Required task: Please copy the lines below exactly, from the first one through the line showing "words for the".

Given records:
━━━━━━━━━━━━━━━━━━━━
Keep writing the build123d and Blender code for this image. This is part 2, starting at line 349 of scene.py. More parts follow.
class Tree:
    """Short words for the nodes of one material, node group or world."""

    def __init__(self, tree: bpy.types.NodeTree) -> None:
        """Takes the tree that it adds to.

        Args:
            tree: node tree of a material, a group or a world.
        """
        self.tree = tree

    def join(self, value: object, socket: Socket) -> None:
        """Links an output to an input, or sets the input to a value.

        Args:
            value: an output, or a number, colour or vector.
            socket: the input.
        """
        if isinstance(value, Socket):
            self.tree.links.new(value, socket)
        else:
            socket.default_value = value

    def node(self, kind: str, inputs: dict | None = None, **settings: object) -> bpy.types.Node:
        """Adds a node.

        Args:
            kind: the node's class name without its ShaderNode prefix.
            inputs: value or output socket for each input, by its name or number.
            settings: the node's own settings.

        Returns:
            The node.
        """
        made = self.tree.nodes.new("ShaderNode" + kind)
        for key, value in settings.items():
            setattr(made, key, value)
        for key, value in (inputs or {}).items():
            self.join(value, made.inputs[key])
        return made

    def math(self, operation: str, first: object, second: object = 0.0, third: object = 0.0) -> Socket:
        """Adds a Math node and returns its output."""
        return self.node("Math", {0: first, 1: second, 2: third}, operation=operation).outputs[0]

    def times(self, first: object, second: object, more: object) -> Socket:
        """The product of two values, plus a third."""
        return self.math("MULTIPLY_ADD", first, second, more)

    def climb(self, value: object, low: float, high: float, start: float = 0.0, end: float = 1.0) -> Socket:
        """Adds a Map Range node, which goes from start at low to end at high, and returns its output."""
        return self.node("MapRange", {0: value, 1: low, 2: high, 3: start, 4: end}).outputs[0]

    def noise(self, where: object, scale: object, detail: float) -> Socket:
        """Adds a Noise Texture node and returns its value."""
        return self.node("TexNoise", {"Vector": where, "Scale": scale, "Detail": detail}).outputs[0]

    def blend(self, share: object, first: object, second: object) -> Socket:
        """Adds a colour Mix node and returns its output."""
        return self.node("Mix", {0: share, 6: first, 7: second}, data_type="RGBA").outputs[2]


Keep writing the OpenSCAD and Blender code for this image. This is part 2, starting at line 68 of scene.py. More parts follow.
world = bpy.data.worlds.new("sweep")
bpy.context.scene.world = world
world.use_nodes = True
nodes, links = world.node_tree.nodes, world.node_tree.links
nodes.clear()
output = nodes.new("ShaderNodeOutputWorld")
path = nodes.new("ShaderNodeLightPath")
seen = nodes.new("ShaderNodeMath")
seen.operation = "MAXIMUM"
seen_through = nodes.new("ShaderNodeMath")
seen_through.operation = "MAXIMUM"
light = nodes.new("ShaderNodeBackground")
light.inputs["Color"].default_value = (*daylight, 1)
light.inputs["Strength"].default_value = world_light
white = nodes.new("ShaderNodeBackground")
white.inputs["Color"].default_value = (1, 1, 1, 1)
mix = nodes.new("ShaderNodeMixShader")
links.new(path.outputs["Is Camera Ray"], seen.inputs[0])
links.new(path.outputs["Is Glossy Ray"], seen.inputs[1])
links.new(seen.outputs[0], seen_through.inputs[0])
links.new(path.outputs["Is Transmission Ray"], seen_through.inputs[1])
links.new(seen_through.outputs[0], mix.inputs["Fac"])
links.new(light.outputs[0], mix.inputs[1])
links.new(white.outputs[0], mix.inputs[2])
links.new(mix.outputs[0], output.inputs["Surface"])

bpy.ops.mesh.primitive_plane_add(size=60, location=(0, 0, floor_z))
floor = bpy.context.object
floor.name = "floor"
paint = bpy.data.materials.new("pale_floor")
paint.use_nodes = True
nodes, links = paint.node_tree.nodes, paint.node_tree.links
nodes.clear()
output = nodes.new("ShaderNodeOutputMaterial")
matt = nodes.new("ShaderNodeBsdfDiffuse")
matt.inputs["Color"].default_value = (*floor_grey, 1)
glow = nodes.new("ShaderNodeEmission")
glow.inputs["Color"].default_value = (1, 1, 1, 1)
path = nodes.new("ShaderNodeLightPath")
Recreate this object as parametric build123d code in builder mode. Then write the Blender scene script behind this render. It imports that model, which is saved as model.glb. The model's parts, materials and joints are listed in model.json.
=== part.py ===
━━━━━━━━━━━━━━━━━━━━
Result:
Keep writing the build123d and Blender code for this image. This is part 2, starting at line 349 of scene.py. More parts follow.
class Tree:
    """Short words for the nodes of one material, node group or world."""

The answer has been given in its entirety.